The legal burden to establish judicial clarity on the legislation therefore rests upon the public authority rather than the non public authority such as a community group. The flip side of this is that if a public authority withholds funding on the basis of a community groups refusal to agree to a section 75 obligation then the logical process would be for the community group to take a judicial challenge against the legality of withholding funding. It would be somewhat foolish for a public authority to withhold on the basis of a refusal to accept a section 75 obligation without clear judicial clarity therefore it is somewhat unclear as to how the circumstances for a judicial challenge will arise. 

It is my contention that until there is judicial clarity, which I believe will re-affirm my submission that section 75 does not stretch to community groups, then no community group should be bound by this legislation and subsequently no funding should be withheld on the basis of a community groups refusal to accept the section 75 obligation. 

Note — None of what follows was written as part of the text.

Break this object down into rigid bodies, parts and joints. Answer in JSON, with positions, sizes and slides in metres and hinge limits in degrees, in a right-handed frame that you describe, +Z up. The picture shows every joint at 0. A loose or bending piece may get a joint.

Section 75 is a dangerous piece of legislation for single identity community groups therefore it is imperative that it is nullified. The legislation does not, in any section or sub section, make reference to the stretching of section 75 to place an obligation on a group that is receiving funding from a public authority. In this regard the burden rests upon Parliament to legislate around this. I submit that even for the judiciary to interpret section 75 as placing an obligation on a non public authority would be akin to subverting the will of Parliament and therefore in itself unlawful. There is no reference or hint of a reference to non public authorities within the legislation therefore there are no grounds for interpreting section 75 as placing an obligation on those recipients of funding from public authorities. 

It is vital that all PUL community groups are aware of the dangers of ambiguous legislation being included within funding policies etc. and I urge all groups to go through all funding agreements or letters of offer line by line before agreeing to anything. Quite often these policies act as the thin edge of the wedge.